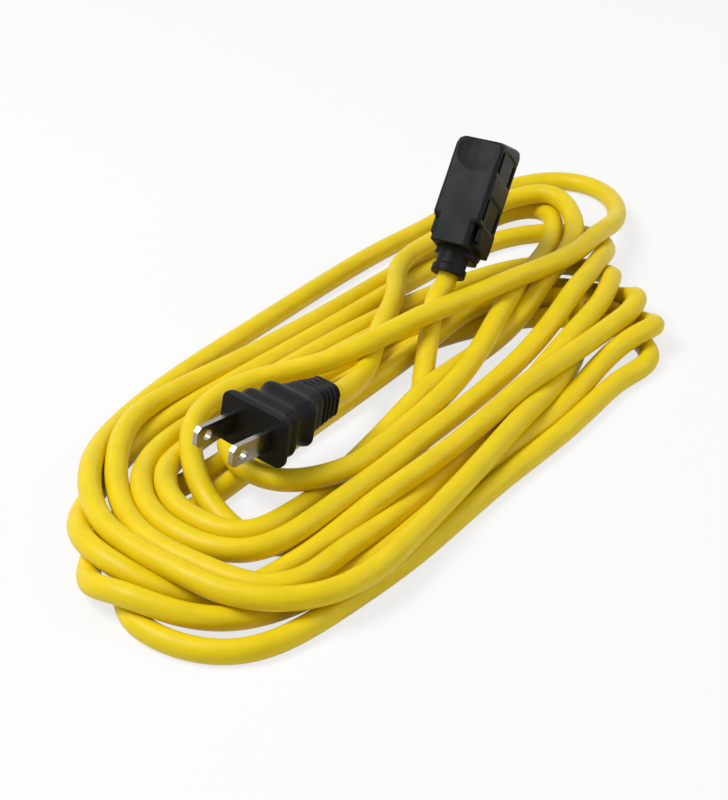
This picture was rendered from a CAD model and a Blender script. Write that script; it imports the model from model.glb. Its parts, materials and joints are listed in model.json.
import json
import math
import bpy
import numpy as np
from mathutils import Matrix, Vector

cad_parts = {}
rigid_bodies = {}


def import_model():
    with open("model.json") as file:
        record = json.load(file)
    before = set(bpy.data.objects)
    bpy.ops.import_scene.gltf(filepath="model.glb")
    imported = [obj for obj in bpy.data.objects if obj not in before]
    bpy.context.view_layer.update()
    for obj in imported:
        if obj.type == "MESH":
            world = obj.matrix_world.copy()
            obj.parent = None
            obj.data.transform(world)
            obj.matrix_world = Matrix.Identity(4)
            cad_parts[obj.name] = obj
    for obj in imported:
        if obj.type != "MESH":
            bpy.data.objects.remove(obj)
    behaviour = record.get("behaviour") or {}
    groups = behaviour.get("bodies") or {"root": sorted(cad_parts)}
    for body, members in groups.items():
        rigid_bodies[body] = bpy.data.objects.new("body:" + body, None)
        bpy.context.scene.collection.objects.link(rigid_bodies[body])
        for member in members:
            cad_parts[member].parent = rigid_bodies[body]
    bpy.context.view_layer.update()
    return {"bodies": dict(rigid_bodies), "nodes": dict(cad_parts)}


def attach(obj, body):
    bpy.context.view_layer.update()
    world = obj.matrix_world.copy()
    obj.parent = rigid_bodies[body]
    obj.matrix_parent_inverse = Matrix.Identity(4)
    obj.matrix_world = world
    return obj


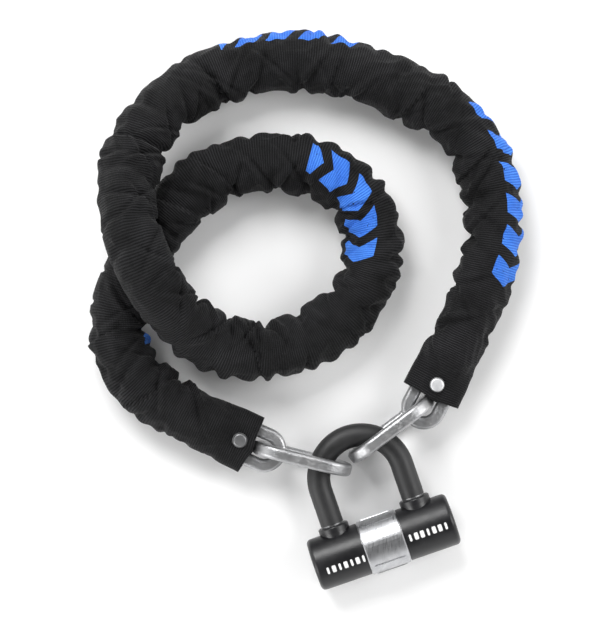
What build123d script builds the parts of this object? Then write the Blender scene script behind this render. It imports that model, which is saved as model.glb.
====
Please set down each line of the records exactly as given.

_ANSWER TO THIS PROBLEM_
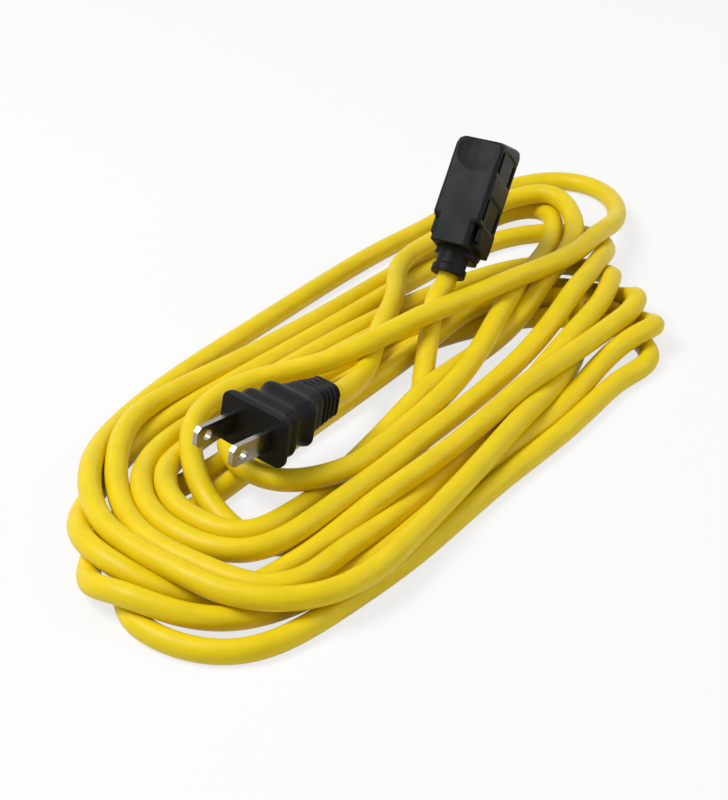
This picture was rendered from a CAD model and a Blender script. Write that script; it imports the model from model.glb. Its parts, materials and joints are listed in model.json.
import json
import math
import bpy
import numpy as np
from mathutils import Matrix, Vector

cad_parts = {}
rigid_bodies = {}


def import_model():
    with open("model.json") as file:
        record = json.load(file)
    before = set(bpy.data.objects)
    bpy.ops.import_scene.gltf(filepath="model.glb")
    imported = [obj for obj in bpy.data.objects if obj not in before]
    bpy.context.view_layer.update()
    for obj in imported:
        if obj.type == "MESH":
            world = obj.matrix_world.copy()
            obj.parent = None
            obj.data.transform(world)
            obj.matrix_world = Matrix.Identity(4)
            cad_parts[obj.name] = obj
    for obj in imported:
        if obj.type != "MESH":
            bpy.data.objects.remove(obj)
    behaviour = record.get("behaviour") or {}
    groups = behaviour.get("bodies") or {"root": sorted(cad_parts)}
    for body, members in groups.items():
        rigid_bodies[body] = bpy.data.objects.new("body:" + body, None)
        bpy.context.scene.collection.objects.link(rigid_bodies[body])
        for member in members:
            cad_parts[member].parent = rigid_bodies[body]
    bpy.context.view_layer.update()
    return {"bodies": dict(rigid_bodies), "nodes": dict(cad_parts)}


def attach(obj, body):
    bpy.context.view_layer.update()
    world = obj.matrix_world.copy()
    obj.parent = rigid_bodies[body]
    obj.matrix_parent_inverse = Matrix.Identity(4)
    obj.matrix_world = world
    return obj


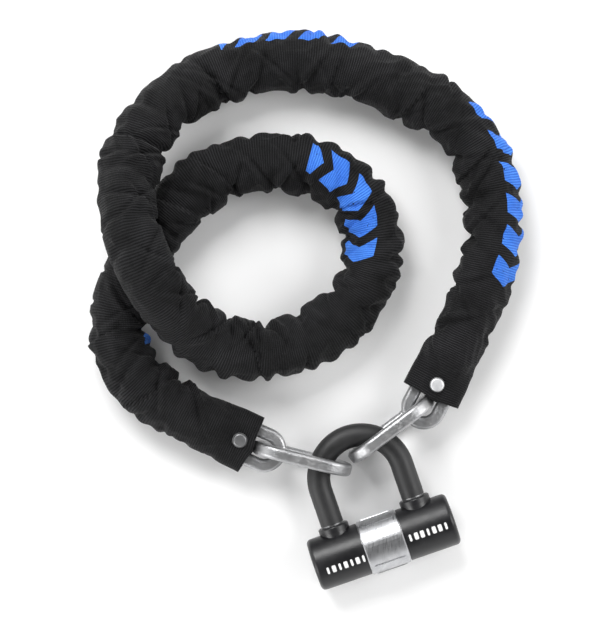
What build123d script builds the parts of this object? Then write the Blender scene script behind this render. It imports that model, which is saved as model.glb.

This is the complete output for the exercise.